Sol Roth:  Son of a bitch. I haven't eaten like this in years.
Detective Roth:  I never ate like this.
Sol:  And now you know what you've been missing. There was a world once, you punk.
Thorn:  Yes, so you keep telling me.
Sol:  I was there. I can prove it.
Thorn:  I know, I know. When you were young, people were better.
Sol:  Aw, nuts. People were always rotten. But the world was beautiful.
Sol Roth:  You know. When I was a kid food was food. Before our scientific magicians poisoned the water, polluted the soil. Decimated plant and animal life. Why, in my day you could buy meat anywhere. Eggs, they had. Real butter. Fresh lettuce in the...
Detective Thorn:  I know. Sol. You told me before. A heat wave all year long. A greenhouse effect.

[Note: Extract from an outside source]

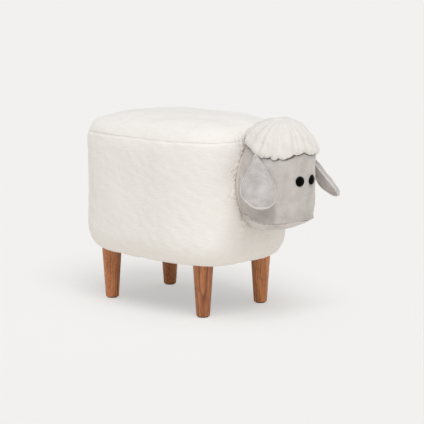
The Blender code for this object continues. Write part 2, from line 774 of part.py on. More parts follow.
def make_head(parent, velvet, fleece, stuffing, edging):
    """The stuffed head and its covers, each cut where it meets the body."""
    keep_off = cutter("body clearance", body_form("body clearance", -GAP), parent)
    core_inset = VELVET_THICKNESS + GAP
    core_rings = chin_rings(core_inset) + skull_rings(core_inset)
    core = place("head_core", skin("head_core", core_rings), stuffing, parent)
    shell = skull_rings(VELVET_THICKNESS)[::-1] + skull_rings(0)
    cover = place("head_cover", skin("head_cover", shell), velvet, parent)
    belly = lowered(chin_rings(VELVET_THICKNESS), GAP)
    bowl = belly + [lowered([head_ring(CHIN_SEAM, inset)], GAP)[0] for inset in (VELVET_THICKNESS, 0)]
    bowl += lowered(chin_rings(0), GAP)[::-1]
    chin = place("chin_panel", skin("chin_panel", bowl), velvet, parent)
    cap = place("wool_cap", cap_mesh(), fleece, parent)
    welt = place("neck_welt", head_form("neck_welt", WELT_THICKNESS), edging, parent)
    top = HEAD_TOP - WELT_TOP_DROP
    near = cutter("near the body", body_form("near the body", -WELT_WIDTH, top), parent)
    shape(welt, near, "INTERSECT")
    room = cutter("head room", head_form("head room", GAP), parent)
    for piece in (cap, welt):
        shape(piece, room)
    for piece in (core, cover, chin, cap, welt):
        shape(piece, keep_off)
    return cover, core


def head_form(name, outset):
    """The whole head as one closed form, swelled by outset."""
    return skin(name, lowered(chin_rings(-outset), GAP) + skull_rings(-outset))


def ear_directions(sign):
    """An ear's unit directions: down its length, across its face, and out of its face."""
    down = Vector(
        (
            math.sin(EAR_SPLAY),
            -math.cos(EAR_SPLAY) * math.sin(EAR_RAKE),
            -math.cos(EAR_SPLAY) * math.cos(EAR_RAKE),
        )
    )
    sideways = Vector((1, 0, 0))
    level = (sideways - down * down.x).normalized()
    out = Matrix.Rotation(EAR_TURN, 3, down) @ level
    across = out.cross(down)
    flip = Matrix.Diagonal((sign, 1, 1))
    return flip @ down, flip @ across, flip @ out


def ear_section(share):
    """(distance down, half width, half thickness) of the ear at a share of its length."""
    angle = math.acos(1 - 2 * share)
    swell = math.sin(angle) * math.sin(angle / 2) ** EAR_TIP_POWER
    pad = math.sin(angle) ** EAR_PAD_POWER * math.sin(angle / 2) ** (EAR_PAD_POWER / 2)
    return EAR_LENGTH * share, EAR_WIDTH / 2 * swell, EAR_THICKNESS / 2 * pad


def ear_mesh(sign):
    """A padded teardrop about its root, with a thin sewn edge all round."""
    down, across, out = ear_directions(sign)
    rings = []
    for share in (EAR_ROOT_START_SHARE, *EAR_STATION_SHARES):
        along, wide, thick = ear_section(share)
        along -= EAR_LENGTH * EAR_ROOT_START_SHARE
        ring = []
        for step in range(EAR_SIDES):
            angle = math.tau * step / EAR_SIDES
            lens = signed_power(math.sin(angle), EAR_LENS_POWER)
            ring.append(down * along + across * wide * math.cos(angle) + out * thick * lens)
        rings.append(ring)
    tip = down * EAR_LENGTH * (1 - EAR_ROOT_START_SHARE)
    return skin("ear", [*rings, [tip]])


def ear_root(sign):
    """The hinge point of an ear, close beside the head under the cap's edge."""
    across = ear_directions(1)[1]
    half_root = ear_section(EAR_ROOT_START_SHARE)[1] * across.x
    x = HEAD_HALF_WIDTH + GAP + half_root
    return Vector((sign * x, HEAD_Y + EAR_ROOT_BACK, CAP_EDGE - EAR_ROOT_DROP))


def make_ears(parent, velvet):
    """Each ear hangs from an empty on its hinge, whose axis runs fore and aft through the sewn root."""
    for side, sign in SIDES.items():
        hinge = bpy.data.objects.new("ear_hinge_" + side, None)
        hinge.location = ear_root(sign)
        hinge.parent = parent
        bpy.context.scene.collection.objects.link(hinge)
        place("ear_" + side, ear_mesh(sign), velvet, hinge)


def upright_oval(half_width, half_height, near, far):
    """A flat oval slab that stands across Y."""
    rings = []
    for y in (near, far):
        plan = plan_ring(half_width, half_height, 0, HEAD_BOARD_POWER, HEAD_SIDES)
        rings.append([Vector((point.x, y, HEAD_BOARD_HEIGHT + point.y)) for point in plan])
    return skin("oval", rings)


def make_head_mount(parent, parts, ply, pine, steel):
    """The block between box and cover, the board inside the head, and the bolts through both."""
    box_front = -BOX_HALF_LENGTH
    block_front = -body_front(BLOCK_HALF_WIDTH, FOAM_INSET + GAP)
    low = (-BLOCK_HALF_WIDTH, block_front, HEAD_BOARD_HEIGHT - BLOCK_HALF_HEIGHT)
    high = (BLOCK_HALF_WIDTH, box_front - GAP, HEAD_BOARD_HEIGHT + BLOCK_HALF_HEIGHT)
    mount = place("head_block", block("head_block", low, high), pine, parent)
    soften(mount)
    spare = Vector((GAP, GAP, GAP))
    room_low = Vector(low) - spare - Vector((0, OVERRUN, 0))
    room_high = Vector(high) + spare + Vector((0, OVERRUN, 0))
    shape(parts["side_foam"], cutter("block room", block("block room", room_low, room_high), parent))
    board_rear = -BODY_HALF_LENGTH - GAP
    board_front = board_rear - HEAD_BOARD_THICKNESS
    oval = upright_oval(HEAD_BOARD_HALF_WIDTH, HEAD_BOARD_HALF_HEIGHT, board_rear, board_front)
    board = place("head_board", oval, ply, parent)
    room = upright_oval(
        HEAD_BOARD_HALF_WIDTH + GAP,
        HEAD_BOARD_HALF_HEIGHT + GAP,
        board_rear + OVERRUN,
        board_front - GAP,
    )
    shape(parts["head_core"], cutter("board room", room, parent))
    tip = box_front + WALL_THICKNESS + WASHER_THICKNESS + HEX_NUT_THICKNESS + BOLT_STICK_OUT
    shank = tip - board_front
    drilled = (parts["front_board"], mount, parts["side_cover"], board)
    for side, sign in SIDES.items():
        spot = (sign * HEAD_BOLT_SPREAD, tip, HEAD_BOARD_HEIGHT)
        forward = (math.pi / 2, 0, 0)
        place("head_bolt_" + side, head_bolt_mesh(shank), steel, parent, spot, forward)
        washer_spot = (spot[0], box_front + WALL_THICKNESS + GAP + WASHER_THICKNESS, spot[2])
        place("head_washer_" + side, washer_mesh(), steel, parent, washer_spot, forward)
        nut_spot = (spot[0], washer_spot[1] + GAP + HEX_NUT_THICKNESS, spot[2])
        place("head_nut_" + side, hex_nut_mesh(), steel, parent, nut_spot, forward)
        reach = shank + OVERRUN
        hole = rod_cutter("bolt hole " + side, parent, HEAD_BOLT_RADIUS + GAP, reach, spot, forward)
        for piece in drilled:
            shape(piece, hole)
        cap_start = (spot[0], board_front + OVERRUN, spot[2])
        deep = OVERRUN + HEAD_BOLT_CAP_THICKNESS + 2 * GAP
        wide = HEAD_BOLT_CAP_RADIUS + GAP
        pocket = rod_cutter("bolt pocket " + side, parent, wide, deep, cap_start, forward)
        shape(parts["head_core"], pocket)


def head_bolt_mesh(shank):
    """A carriage bolt from its tip along its own Z to its domed head, over a shank."""
    seat = shank + GAP
    profile = (
        (0, 0),
        (HEAD_BOLT_RADIUS, 0),
        (HEAD_BOLT_RADIUS, seat),
        (HEAD_BOLT_CAP_RADIUS, seat),
        (HEAD_BOLT_CAP_RADIUS / 2, seat + HEAD_BOLT_CAP_THICKNESS),
        (0, seat + HEAD_BOLT_CAP_THICKNESS),
    )
    return turned("head_bolt", profile, SMALL_SIDES)


def washer_mesh():
    bore = HEAD_BOLT_RADIUS + GAP
    profile = (
        (bore, 0),
        (WASHER_RADIUS, 0),
        (WASHER_RADIUS, WASHER_THICKNESS),
        (bore, WASHER_THICKNESS),
    )
    return turned("head_washer", profile, SMALL_SIDES, closed=True)


def hex_nut_mesh():
    """A hexagon nut, its bore wide enough for a round bolt between its flats."""
    bore = (HEAD_BOLT_RADIUS + GAP) / math.cos(math.pi / HEX_SIDES)
    profile = (
        (bore, 0),
        (HEX_NUT_RADIUS, 0),
        (HEX_NUT_RADIUS, HEX_NUT_THICKNESS),
        (bore, HEX_NUT_THICKNESS),
    )
    return turned("head_nut", profile, HEX_SIDES, closed=True)


def main():
    clear_scene()
    plush = finish("cream plush", (0.80, 0.77, 0.71), 0.95)
    fleece = finish("white fleece", (0.84, 0.82, 0.78), 0.98)
    velvet = finish("grey velvet", (0.57, 0.55, 0.54), 0.8)
    edging = finish("beige edging", (0.66, 0.62, 0.56), 0.9)
    wood = finish("stained wood", (0.35, 0.12, 0.05), 0.45)
    ply = finish("plywood", (0.55, 0.40, 0.25), 0.7)
    pine = finish("pine", (0.65, 0.48, 0.28), 0.7)
    foam = finish("foam", (0.80, 0.76, 0.60), 0.95)
    stuffing = finish("fibre stuffing", (0.85, 0.85, 0.83), 0.98)
    lining = finish("black lining", (0.03, 0.03, 0.03), 0.9)
    steel = finish("zinc plated steel", (0.60, 0.60, 0.62), 0.35, 1)
    felt = finish("grey felt", (0.20, 0.19, 0.18), 0.95)
    gloss = finish("black gloss plastic", (0.01, 0.01, 0.01), 0.12)
    nylon = finish("white nylon", (0.75, 0.75, 0.73), 0.5)

    middle = bpy.data.objects.new("box_middle", None)
    middle.location = (0, MIDDLE_Y, 0)
    bpy.context.scene.collection.objects.link(middle)

    boards = make_box(middle, ply, pine)
    make_screws(middle, boards, steel)
    side_cover, side_foam, dust_cover = make_covers(middle, plush, lining, foam)
    make_legs(middle, boards["base_board"], (side_cover, dust_cover), wood, steel, felt)
    head_cover, head_core = make_head(middle, velvet, fleece, stuffing, edging)
    make_eyes(middle, head_cover, head_core, gloss, nylon)
    make_ears(middle, velvet)
    parts = {
        "front_board": boards["front_board"],
        "side_foam": side_foam,
        "side_cover": side_cover,
        "head_core": head_core,
    }
    make_head_mount(middle, parts, ply, pine, steel)


main()
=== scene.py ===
"""The looks of a sheep footstool: plush body, velvet head, fleece cap, turned legs and all that is inside."""

import functools
import json
import logging
import math
from collections.abc import Callable, Sequence
from dataclasses import dataclass, field, replace
from enum import Enum
from typing import Any

import bmesh
import bpy
import numpy as np
from mathutils import Matrix, Vector


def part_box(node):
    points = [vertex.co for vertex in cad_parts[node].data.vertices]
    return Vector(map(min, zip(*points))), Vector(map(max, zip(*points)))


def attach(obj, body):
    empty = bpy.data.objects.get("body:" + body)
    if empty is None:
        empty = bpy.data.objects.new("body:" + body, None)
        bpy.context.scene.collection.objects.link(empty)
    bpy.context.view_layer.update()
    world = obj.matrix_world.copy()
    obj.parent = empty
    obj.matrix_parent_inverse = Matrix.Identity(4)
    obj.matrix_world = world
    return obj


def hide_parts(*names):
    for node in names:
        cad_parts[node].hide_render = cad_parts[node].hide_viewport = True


Array = np.ndarray
Mesh = bpy.types.Mesh
Node = bpy.types.Node
Socket = bpy.types.NodeSocket
Tree = bpy.types.NodeTree
Colour = tuple[float, float, float, float]
Place = tuple[float, float, float]
Rows = list[np.ndarray]
Curve = Callable[[np.ndarray], np.ndarray]
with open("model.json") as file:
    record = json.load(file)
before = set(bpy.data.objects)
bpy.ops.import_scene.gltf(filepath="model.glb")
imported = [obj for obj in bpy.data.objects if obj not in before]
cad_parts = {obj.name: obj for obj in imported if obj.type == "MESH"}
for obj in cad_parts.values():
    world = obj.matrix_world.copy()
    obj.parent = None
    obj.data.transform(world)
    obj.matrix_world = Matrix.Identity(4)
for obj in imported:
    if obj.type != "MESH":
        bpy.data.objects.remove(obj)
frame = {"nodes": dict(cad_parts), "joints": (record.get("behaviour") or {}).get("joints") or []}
log = logging.getLogger("footstool")

GAP = 0.0003
BARE = 1e-9
CORNERS = ("front_left", "front_right", "rear_left", "rear_right")


class Slot(Enum):
    """The material slots of the record."""

    PLUSH = "plush"
    FLEECE = "fleece"
    VELVET = "velvet"
    EDGING = "edging"
    LEG_WOOD = "leg_wood"
    PLYWOOD = "plywood"
    PINE = "pine"
    FOAM = "foam"
    STUFFING = "stuffing"
    LINING = "lining"
    STEEL = "steel"
    FELT = "felt"
    EYE_GLOSS = "eye_gloss"
    NYLON = "nylon"


class Carrier(Enum):
    """The bodies that pieces ride on."""

    STOOL = "stool"
    LEFT_EAR = "left_ear"
    RIGHT_EAR = "right_ear"


class Axis(Enum):
    """A direction of the frame, by its place in a point."""

    X = 0
    Y = 1
    Z = 2


def srgb(red: int, green: int, blue: int) -> Colour:
    """The linear colour of three screen values from 0 to 255."""
    linear = [((value / 255 + 0.055) / 1.055) ** 2.4 for value in (red, green, blue)]
    return (*linear, 1.0)


# Shader trees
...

Everything is burning up.
Consider that this dialogue was spoken in a motion picture nearly 50 years ago, and consider that it was written about the year that we have all just entered into.  The reality of 2022 is a hell of a lot better than the world that was imagined in Soylent Green, but it does feel like the seeds of that world have been planted, and that we may be in the early days of slipping into that future.

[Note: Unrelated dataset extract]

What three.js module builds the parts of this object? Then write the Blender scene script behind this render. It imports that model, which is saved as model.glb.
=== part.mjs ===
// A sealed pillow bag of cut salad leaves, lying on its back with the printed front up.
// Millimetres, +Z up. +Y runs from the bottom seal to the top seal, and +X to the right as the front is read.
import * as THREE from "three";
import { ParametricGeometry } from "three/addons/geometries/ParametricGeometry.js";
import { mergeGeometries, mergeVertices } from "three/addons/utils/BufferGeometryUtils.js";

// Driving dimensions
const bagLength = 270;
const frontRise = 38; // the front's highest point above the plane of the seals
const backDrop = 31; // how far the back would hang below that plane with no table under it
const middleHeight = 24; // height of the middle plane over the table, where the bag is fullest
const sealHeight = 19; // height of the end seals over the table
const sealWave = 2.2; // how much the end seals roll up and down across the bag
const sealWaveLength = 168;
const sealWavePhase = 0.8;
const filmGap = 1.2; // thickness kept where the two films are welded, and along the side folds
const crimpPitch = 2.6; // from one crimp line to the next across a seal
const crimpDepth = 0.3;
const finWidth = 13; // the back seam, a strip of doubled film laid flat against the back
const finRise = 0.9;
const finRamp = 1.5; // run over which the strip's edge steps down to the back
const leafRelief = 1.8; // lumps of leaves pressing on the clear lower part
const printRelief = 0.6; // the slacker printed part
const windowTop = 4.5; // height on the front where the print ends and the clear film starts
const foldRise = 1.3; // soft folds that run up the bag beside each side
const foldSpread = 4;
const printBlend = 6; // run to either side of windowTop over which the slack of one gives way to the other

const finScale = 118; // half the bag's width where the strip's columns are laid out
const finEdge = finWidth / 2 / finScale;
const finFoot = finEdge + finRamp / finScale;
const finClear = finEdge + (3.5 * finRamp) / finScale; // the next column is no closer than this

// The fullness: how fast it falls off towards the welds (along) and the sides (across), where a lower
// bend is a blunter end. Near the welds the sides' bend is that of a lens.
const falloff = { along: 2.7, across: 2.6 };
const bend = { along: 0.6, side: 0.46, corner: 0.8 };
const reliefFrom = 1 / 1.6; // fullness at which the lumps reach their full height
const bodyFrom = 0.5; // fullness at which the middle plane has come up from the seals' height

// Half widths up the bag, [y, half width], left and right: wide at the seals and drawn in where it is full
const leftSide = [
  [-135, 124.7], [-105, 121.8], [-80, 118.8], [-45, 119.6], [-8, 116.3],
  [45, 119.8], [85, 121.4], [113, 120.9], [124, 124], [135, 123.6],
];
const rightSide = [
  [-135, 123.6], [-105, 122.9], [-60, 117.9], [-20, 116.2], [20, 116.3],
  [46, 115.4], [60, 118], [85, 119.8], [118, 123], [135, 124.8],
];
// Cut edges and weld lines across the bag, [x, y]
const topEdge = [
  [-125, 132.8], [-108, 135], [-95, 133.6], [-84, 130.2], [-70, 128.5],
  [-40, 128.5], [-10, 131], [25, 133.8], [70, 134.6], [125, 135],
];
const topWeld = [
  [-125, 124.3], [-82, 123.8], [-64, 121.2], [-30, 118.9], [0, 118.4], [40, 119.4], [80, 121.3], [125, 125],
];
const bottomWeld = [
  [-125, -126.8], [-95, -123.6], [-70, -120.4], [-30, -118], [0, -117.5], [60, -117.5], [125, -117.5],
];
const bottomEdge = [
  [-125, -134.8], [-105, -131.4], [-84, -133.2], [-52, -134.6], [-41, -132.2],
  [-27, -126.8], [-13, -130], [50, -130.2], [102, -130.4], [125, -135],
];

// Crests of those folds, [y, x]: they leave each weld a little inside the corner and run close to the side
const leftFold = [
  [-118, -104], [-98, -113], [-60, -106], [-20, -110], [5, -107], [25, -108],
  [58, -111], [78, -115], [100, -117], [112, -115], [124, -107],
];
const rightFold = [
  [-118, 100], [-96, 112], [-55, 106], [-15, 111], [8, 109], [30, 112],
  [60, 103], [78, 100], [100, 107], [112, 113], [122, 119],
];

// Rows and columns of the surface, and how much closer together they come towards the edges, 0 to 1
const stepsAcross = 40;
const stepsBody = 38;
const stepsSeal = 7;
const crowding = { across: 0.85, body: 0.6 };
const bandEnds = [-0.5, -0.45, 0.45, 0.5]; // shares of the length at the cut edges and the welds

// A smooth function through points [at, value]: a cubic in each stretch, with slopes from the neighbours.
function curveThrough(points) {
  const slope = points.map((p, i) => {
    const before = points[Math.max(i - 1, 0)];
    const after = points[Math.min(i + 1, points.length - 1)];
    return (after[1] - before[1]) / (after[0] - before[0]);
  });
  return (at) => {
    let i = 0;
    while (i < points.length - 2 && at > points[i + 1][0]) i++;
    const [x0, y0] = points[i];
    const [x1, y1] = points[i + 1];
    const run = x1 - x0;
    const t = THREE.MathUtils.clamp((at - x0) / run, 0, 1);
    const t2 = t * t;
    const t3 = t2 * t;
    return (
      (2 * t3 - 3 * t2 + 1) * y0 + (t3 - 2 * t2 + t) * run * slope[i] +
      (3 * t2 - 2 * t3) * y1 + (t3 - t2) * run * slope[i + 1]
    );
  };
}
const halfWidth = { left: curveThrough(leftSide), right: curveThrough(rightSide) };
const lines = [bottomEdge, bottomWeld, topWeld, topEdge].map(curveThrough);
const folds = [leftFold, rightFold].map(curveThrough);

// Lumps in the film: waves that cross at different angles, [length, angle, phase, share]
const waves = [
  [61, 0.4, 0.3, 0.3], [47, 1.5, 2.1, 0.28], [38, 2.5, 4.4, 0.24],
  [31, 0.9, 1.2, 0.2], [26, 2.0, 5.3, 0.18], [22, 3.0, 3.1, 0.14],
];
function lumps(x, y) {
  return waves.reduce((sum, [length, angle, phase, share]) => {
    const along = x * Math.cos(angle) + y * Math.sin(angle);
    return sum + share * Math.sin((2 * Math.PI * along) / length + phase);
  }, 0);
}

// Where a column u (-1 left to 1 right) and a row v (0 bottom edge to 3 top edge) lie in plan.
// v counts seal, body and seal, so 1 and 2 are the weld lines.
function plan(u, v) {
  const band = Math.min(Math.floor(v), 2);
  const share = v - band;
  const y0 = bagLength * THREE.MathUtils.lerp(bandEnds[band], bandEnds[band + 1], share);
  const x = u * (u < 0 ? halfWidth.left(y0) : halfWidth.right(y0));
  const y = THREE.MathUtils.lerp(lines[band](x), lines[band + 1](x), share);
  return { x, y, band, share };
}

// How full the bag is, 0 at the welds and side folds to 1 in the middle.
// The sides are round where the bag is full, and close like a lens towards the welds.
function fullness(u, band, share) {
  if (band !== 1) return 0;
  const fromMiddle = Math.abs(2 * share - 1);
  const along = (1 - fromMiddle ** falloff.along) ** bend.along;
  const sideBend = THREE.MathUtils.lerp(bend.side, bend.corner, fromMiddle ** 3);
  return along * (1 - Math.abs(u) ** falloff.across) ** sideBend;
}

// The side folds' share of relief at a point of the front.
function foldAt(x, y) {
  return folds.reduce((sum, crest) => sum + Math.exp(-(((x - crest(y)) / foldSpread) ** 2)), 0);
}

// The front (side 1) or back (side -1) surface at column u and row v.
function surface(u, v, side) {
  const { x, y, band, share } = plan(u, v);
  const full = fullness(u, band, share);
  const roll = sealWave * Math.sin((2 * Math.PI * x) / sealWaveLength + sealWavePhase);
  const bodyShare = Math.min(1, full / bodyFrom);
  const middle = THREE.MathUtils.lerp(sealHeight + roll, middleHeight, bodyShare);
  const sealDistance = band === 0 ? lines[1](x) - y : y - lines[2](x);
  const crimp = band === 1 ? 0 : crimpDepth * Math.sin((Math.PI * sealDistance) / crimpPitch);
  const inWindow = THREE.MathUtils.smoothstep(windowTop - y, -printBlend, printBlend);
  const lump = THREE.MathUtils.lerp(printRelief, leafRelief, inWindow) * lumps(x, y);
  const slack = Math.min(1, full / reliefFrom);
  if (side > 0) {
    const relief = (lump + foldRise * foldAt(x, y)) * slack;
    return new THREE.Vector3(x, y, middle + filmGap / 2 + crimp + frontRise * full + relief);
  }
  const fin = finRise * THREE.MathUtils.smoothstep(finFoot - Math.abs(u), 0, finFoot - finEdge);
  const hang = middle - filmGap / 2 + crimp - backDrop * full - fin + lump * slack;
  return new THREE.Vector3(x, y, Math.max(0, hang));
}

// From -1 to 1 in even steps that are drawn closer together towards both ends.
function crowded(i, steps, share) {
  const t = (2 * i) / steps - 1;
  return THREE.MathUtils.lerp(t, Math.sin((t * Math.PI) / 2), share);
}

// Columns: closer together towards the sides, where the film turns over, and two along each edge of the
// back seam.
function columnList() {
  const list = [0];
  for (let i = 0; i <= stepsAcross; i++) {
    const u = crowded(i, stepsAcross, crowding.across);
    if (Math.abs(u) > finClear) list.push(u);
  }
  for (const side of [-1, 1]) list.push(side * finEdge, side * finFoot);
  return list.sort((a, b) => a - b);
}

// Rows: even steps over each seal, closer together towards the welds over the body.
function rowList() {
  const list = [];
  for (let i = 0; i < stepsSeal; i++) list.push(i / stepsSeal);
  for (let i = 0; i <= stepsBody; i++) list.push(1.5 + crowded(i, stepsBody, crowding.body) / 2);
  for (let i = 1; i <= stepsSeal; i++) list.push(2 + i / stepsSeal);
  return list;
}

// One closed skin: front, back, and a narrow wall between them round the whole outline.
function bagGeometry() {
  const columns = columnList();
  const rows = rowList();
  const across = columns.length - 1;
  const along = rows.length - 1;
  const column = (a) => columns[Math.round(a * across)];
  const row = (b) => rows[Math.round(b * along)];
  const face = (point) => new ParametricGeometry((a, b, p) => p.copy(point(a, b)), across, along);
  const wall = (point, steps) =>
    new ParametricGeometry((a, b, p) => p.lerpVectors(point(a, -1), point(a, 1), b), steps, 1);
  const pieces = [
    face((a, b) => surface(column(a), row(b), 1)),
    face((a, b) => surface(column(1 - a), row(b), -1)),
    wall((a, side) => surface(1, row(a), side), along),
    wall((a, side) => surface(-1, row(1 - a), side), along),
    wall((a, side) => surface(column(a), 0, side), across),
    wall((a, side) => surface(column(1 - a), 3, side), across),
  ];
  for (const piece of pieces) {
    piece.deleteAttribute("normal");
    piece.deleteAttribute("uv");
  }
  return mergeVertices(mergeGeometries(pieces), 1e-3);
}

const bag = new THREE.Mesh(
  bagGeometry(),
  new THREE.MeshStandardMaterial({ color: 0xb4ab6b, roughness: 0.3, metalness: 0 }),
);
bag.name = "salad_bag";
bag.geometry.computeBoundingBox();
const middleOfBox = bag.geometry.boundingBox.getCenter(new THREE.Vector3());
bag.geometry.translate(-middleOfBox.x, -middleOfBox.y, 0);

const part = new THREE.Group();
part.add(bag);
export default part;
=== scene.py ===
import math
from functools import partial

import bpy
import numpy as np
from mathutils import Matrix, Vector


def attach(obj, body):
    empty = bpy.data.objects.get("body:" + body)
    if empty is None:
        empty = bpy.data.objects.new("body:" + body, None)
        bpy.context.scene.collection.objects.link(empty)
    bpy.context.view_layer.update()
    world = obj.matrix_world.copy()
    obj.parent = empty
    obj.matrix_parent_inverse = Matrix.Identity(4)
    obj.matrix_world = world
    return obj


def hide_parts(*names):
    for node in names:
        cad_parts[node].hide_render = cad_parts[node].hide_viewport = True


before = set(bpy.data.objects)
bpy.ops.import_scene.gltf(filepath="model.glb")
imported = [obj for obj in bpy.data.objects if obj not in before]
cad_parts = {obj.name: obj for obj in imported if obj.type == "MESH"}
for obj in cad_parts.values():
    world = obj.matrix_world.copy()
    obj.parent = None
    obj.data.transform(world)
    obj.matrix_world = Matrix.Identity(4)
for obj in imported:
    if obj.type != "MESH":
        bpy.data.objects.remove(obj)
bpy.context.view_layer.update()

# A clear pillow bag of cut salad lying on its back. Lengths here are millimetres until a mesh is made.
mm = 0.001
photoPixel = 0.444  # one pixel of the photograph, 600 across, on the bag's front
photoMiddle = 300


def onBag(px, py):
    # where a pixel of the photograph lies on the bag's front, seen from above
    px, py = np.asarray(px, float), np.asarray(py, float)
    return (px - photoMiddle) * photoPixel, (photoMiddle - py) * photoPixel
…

As much as I love horror movies, I am very rarely scared by them.  Even when I was a kid, I was never actually afraid of Michael Myers, Jason Voorhees, Freddy Krueger, or any of the vampires, zombies or other monsters.  The world in Soylent Green scares the hell out of me.  It scared me when I first saw the movie as a teenager in the 90's, and it scares me today.